Vers 1824 le Zornhoff, lieu-dit situé à quelques encablures de Chroma France, devient un centre métallurgique d'importance grâce à la puissance hydraulique de la rivière Zorn qui passe à 20 mètres de nous. Par suite des lois protectionnistes de 1814 et 1818 qui frappaient l'importation d'articles laminés d'Allemagne, le baron Chouard, général de brigade mis à la retraite après Waterloo, investi ses deniers dans une usine produisant pour le marché français. En 1837 entre en scène Gustave Goldenberg, qui rachète le domaine. Il débaucha des ouvriers de Solingen experts en armes blanches qui formeront des générations de forgerons et d'aiguiseurs dans les années suivantes, le marché français développant une appétence pour les produits de quincaillerie. Signe des temps les armes blanches cèdent progressivement la place aux moulins à café, symbolisant la démocratisation de ces produits naguère réservés aux plus fortunés. En 1838 l'usine Goldenberg fabriquait 150 outils différents. En 1855 elle réédite le coup des couteliers de Solingen en faisant venir à grands frais une colonie d'ouvriers de Sheffield parmi les meilleurs tailleurs de limes anglais pour former ses ouvriers les plus habiles. Dans un courrier de 1863 le capitaine d'industrie mentionne qu'en production "il
y a solidarité entre les différentes classes d'outils car la clientèle
n'accepterait pas qu'on lui envoyât suivant les circonstances, tel genre
d'outil en laissant manquer un autre, car ce n'est pas par le plus
grand nombre d'outils que les exposants ont la plus grande vente mais
par l'assortiment". La "longue traîne" avant l'heure ! A méditer, tout comme aussi le slogan de l'époque : Goldenberg, l'outil qui dure. Goldenberg s'impose rapidement avec ces méthodes, précisons que la France accusait déjà un grand retard. Par exemple en France les
fabricants de limes employaient des aciers cémentés (fer
converti en acier par addition de carbone) permettant un outil peu cher,
mais peu fiable par rapport à l'acier fondu. Goldenberg dès le début rejette les aciers de basse qualité.
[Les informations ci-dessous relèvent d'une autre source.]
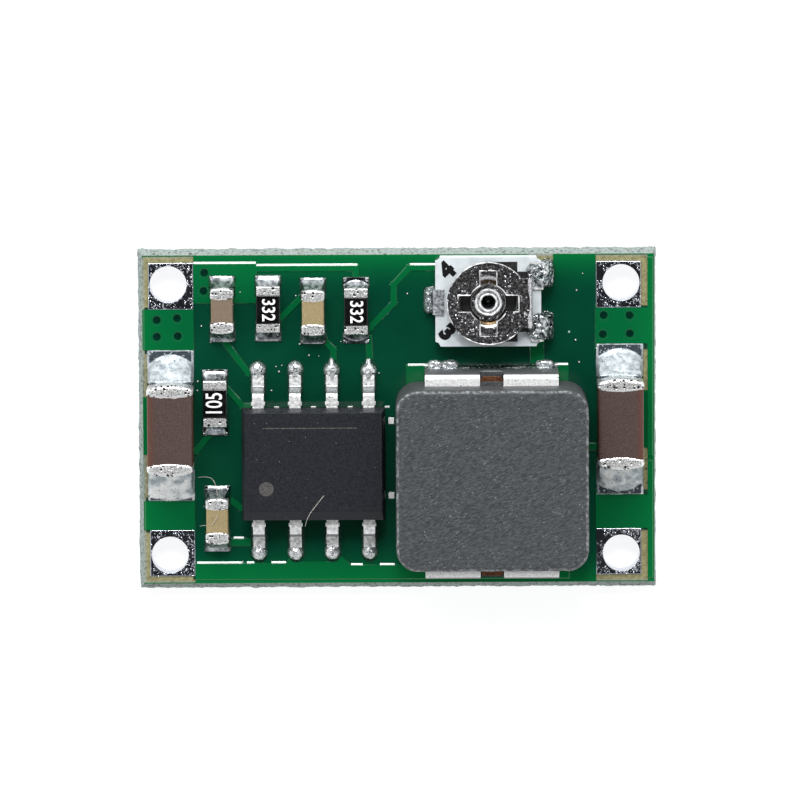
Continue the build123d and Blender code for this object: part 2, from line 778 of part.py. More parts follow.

Après la guerre franco-prussienne de 1870 où l'Alsace est annexée de force, s'ouvrent de vastes perspectives en Allemagne et en Angleterre. En 1875, on comptera déjà 2300 produits différents, 10 fois plus qu'en 1862, répartis sur 300 pages de catalogue. Grâce au souci porté à la qualité de ses aciers et à leur juste emploi, Goldenberg peut rivaliser avec les Anglais et les Allemands. Scies, outillage, articles de ménage comme hachoirs, couteaux, moulins à café, à poivre, râpes à sucre (de betteraves sans doute), casse-noix, etc... sortent en masse de son usine qui compte désormais 1200 ouvriers, un quadruplement par rapport à 1837. L'entreprise passera toutes les vicissitudes de l'histoire, se reconvertissant dans l'industrie de guerre par exemple en 1914-1918 ou 1939-1945 (elle sera violemment et inutilement bombardée par les Alliés en 1945 à un jour de la libération du village), avant de péricliter dans les années 1960 après son rachat par la société Peugeot (qui y fabriquera un temps ses moulins) qui détruira cette belle usine à coups de plans sociaux.
Reste le mince fil Chroma France qui relie encore au passé coutelier de la région.